To these restrictions, China responds in kind. Some of these measures are largely symbolic — such as the imposition of five-year anti-dumping tariffs (ranging from 27.7% to 34.9%) on brandy, one of the EU’s export items to China. However, brandy producers who “behave correctly” may be allowed to avoid the new tariffs. On the other hand, far more serious consequences could result from China’s restrictions on rare earth metal (REM) exports, introduced earlier.
Another major irritant in bilateral relations remains the periodic revival by political hypocrites of the “deep state” — that is, the real power behind Brussels’ bureaucracy — of the “human rights issue” allegedly violated in China.
Be that as it may, over the past year both sides have stepped up efforts to address the above-mentioned and other challenges in China-Europe relations. Let us recall that Wang Yi already visited Europe earlier this year (in February); Chinese President Xi Jinping held phone calls with German Chancellor Friedrich Merz and French President Emmanuel Macron; and He Lifeng, Vice Premier of the State Council of China and Politburo member, also visited the continent.
Wang Yi in Brussels at the 13th “China-EU Strategic Dialogue”
On July 2, the 13th session of the “China-EU Strategic Dialogue” took place in Brussels — one of several platforms that operate within the framework of bilateral relations. On this occasion, Wang Yi’s interlocutor was Kaja Kallas, responsible for foreign policy in Brussels. In the EU’s official communiqué on the session, it expressed a desire to maintain constructive relations with China in order to “jointly respond to global challenges.”
At the same time, Kallas raised the aforementioned and other grievances with Beijing — ranging from trade issues and the conflict in Ukraine to “human rights violations” and “hybrid threats to Europe” supposedly emanating from China. Also unacceptable to Beijing was Kallas’s reiteration of the EU leadership’s stance on the Taiwan issue — a matter of vital importance to China. On the one hand, the principle of “One China” is acknowledged as fundamental, but on the other hand, the EU expresses disapproval of any attempts to alter the status quo in the Taiwan Strait.
Incidentally, this is not the first time Kallas has acted “out of sync” with new European positioning trends on the global stage. It is quite possible that what we are seeing here is the result of the personnel policy of the “deep state” behind the Brussels bureaucracy — with its key ideological tenet of “inclusivity in all areas and for all categories.” This policy has led to the public promotion of individuals of various genders who clearly lack both intellectual capacity and professional competence.
As for Wang Yi’s remarks during the meeting, they were overall optimistic regarding the prospects of China-Europe relations. He stated, in particular, that “China is not the United States” and emphasized the absence of “any fundamental framework of conflict” in these relations.
Wang Yi Visits Germany and France
Beijing devotes no less attention to the leading countries of the continent when it comes to its European policy.

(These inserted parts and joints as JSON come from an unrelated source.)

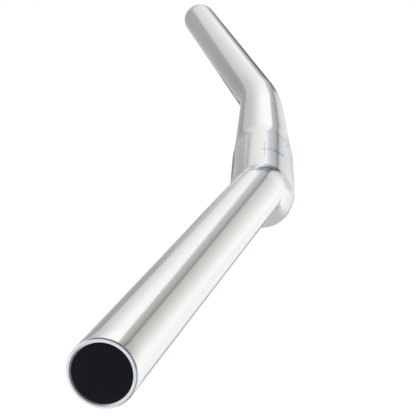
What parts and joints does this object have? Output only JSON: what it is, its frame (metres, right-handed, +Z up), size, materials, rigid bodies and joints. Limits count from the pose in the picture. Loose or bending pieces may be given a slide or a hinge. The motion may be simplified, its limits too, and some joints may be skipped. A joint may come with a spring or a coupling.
{
  "type": "riser handlebar",
  "caption": "Bicycle riser handlebar: a thick middle for the stem, tapered and bent up to swept-back grips with open ends.",
  "frame": {"origin": "middle of the stem clamp, on the tube's centreline", "axes": "+X along the width to the rider's right, +Y forwards so that the grips sweep back towards -Y, +Z up"},
  "size_m": [0.7038, 0.071, 0.0573],
  "materials": {
    "polished_alloy": "mirror polished aluminium tube with fine etched graduations at the clamp"
  },
  "bodies": {
    "root": {"handlebar": "polished_alloy"}
  },
  "joints": []
}
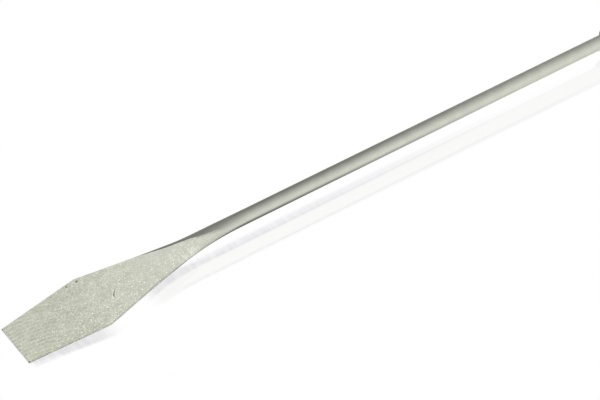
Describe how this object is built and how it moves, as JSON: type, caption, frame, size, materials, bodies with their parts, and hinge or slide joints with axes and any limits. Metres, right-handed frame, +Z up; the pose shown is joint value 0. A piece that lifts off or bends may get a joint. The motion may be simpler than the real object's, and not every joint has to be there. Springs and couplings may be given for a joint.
{
  "type": "sculpting spatula",
  "caption": "Long slim sculpting spatula: flat flared steel blade cranked down from a straight round shank, set in a turned wooden handle with a plated ferrule and a hanging hole.",
  "frame": {"origin": "on the plane that the blade's tip and the handle's belly rest on, below the middle of the tool's length", "axes": "+X along the tool from the blade's tip to the butt of the handle, +Y across the blade, +Z up out of the blade's upper face"},
  "size_m": [0.26, 0.014, 0.0092],
  "materials": {
    "blade_steel": "bead-blasted blade faces, satin drawn shank",
    "nickel_plate": "satin nickel plate on a drawn brass ferrule",
    "brass": "lightly tarnished brass",
    "epoxy": "cured amber epoxy",
    "beech": "turned beech, clear lacquer"
  },
  "bodies": {
    "root": {"spatula_blade": "blade_steel", "ferrule": "nickel_plate", "ferrule_rivet": "brass", "tang_bond": "epoxy", "handle": "beech", "hanging_eyelet": "brass"}
  },
  "joints": []
}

During the discussed tour, Wang Yi visited Germany and France, while three weeks earlier, Vice Premier He Lifeng’s only European destination had been the United Kingdom. In London, however, talks took place not only with the British leadership but also with a U.S. delegation to discuss resolving the “tariff problem.” Wang Yi’s counterparts included German Foreign Minister Johann Wadephul and Chancellor Friedrich Merz in Berlin, and Jean-Noël Barrot and Emmanuel Macron in Paris.
The main topic of Wang Yi’s negotiations in Berlin was the aforementioned issue of rare earth metals. Here one cannot help but wonder — was it truly so difficult for the Europeans to foresee that, in response to the “tariff war” and other trade restrictions, Beijing would use Europe’s (and the U.S.’s) total dependence on Chinese REM imports as leverage? Even though China applied only moderate pressure to this “sore spot” of its counterparts, it nevertheless made them quite uncomfortable.

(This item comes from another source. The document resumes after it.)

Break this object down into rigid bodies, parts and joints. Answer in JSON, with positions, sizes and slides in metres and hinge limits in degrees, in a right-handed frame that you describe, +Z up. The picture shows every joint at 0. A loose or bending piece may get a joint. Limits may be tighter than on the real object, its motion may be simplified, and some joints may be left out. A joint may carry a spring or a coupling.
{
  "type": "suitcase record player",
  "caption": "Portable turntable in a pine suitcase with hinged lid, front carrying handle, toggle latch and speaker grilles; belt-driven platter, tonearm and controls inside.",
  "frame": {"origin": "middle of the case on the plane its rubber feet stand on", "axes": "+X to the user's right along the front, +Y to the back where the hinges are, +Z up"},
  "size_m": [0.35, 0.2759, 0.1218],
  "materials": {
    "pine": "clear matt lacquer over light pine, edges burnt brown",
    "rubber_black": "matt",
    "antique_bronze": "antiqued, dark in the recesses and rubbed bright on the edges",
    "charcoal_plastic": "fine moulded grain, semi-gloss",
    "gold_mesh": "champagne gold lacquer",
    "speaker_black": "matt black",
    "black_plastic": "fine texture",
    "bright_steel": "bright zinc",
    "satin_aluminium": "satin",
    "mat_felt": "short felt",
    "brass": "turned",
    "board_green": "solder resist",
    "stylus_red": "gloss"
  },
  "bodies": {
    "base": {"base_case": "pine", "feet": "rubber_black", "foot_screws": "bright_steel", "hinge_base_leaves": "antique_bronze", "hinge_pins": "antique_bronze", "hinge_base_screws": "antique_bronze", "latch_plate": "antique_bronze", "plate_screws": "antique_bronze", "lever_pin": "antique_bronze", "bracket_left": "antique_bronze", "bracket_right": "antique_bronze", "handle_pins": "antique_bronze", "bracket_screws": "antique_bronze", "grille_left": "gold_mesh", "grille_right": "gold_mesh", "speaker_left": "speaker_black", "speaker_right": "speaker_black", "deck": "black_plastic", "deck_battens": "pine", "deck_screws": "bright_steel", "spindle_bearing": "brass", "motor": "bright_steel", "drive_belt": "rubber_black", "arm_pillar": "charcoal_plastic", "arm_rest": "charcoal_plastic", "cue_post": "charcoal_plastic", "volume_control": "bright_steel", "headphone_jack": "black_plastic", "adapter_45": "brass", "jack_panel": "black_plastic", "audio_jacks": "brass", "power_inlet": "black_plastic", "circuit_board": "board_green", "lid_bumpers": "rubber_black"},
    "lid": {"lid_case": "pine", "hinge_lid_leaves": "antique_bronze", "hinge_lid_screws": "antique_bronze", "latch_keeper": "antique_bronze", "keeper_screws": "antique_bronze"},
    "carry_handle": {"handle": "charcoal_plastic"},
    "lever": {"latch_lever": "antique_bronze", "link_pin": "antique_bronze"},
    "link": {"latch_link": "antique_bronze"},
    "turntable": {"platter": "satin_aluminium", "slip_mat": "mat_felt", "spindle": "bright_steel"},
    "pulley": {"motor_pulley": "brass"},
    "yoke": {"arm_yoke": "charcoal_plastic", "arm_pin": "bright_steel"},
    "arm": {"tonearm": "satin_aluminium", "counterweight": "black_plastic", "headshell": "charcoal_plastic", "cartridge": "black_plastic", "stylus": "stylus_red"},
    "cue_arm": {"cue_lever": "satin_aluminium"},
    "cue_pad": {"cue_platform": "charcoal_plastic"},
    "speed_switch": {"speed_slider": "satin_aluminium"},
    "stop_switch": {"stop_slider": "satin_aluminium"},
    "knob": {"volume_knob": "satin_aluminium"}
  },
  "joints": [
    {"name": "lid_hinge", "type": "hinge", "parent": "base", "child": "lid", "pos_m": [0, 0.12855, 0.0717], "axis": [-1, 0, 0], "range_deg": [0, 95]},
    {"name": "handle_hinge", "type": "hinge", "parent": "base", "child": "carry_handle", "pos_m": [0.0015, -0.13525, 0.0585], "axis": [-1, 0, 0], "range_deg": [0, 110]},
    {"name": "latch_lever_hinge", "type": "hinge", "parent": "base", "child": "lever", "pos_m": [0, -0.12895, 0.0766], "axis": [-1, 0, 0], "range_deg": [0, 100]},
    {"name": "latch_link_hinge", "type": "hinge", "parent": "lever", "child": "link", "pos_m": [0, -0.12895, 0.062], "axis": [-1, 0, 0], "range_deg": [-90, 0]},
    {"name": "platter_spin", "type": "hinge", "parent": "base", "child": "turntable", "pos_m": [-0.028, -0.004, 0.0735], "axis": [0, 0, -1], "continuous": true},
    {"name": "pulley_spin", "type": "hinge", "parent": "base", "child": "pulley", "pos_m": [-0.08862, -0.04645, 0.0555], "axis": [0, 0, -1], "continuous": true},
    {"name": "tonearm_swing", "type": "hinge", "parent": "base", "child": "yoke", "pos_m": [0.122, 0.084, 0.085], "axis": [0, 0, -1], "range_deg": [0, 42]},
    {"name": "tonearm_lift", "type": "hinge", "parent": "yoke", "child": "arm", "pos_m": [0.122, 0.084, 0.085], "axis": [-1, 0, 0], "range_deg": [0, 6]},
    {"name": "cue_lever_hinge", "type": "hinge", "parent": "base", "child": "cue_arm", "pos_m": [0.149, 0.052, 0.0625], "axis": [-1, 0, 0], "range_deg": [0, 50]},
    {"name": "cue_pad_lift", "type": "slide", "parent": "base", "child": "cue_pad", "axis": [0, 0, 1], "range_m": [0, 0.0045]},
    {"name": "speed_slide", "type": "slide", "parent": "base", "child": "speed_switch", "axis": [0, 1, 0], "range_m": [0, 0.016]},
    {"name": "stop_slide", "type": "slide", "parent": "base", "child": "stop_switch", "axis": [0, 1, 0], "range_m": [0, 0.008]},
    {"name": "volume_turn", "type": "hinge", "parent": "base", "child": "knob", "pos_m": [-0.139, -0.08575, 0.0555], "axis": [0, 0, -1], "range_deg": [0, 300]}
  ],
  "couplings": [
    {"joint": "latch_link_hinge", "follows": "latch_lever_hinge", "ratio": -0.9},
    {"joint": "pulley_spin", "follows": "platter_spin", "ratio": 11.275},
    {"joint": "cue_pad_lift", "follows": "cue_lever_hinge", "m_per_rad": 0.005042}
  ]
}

However, China’s desire for a mutually beneficial resolution to the full spectrum of issues in its relationship with Europe — stated by Wang Yi in Brussels — was reaffirmed in Berlin, particularly concerning REM exports. At his meeting with Chancellor Merz, Wang Yi stated that REMs “have not been, are not, and will not be a problem” in China-Europe relations. This statement was backed up by specific measures from China’s Ministry of Commerce adopted just before the beginning of Wang Yi’s current tour.
As for France — which claims to represent Europe in the foreign policy sphere — Jean-Noël Barrot, who received his Chinese counterpart, paid special attention to the latest escalation in the Greater Middle East. Wang Yi’s meeting with French President Emmanuel Macron was held in the most positive atmosphere. It is worth noting that Macron had already extended a diplomatic gesture toward Beijing two weeks earlier at the latest Shangri-La Dialogue in Singapore.
Finally, it should be noted that all bilateral contacts this year — including Wang Yi’s second tour — can also be seen as preparatory steps ahead of the main platform for China-EU relations: the summit at the highest level. The next “China-EU Summit” is scheduled for July 24–25, and its outcomes will certainly merit a separate commentary.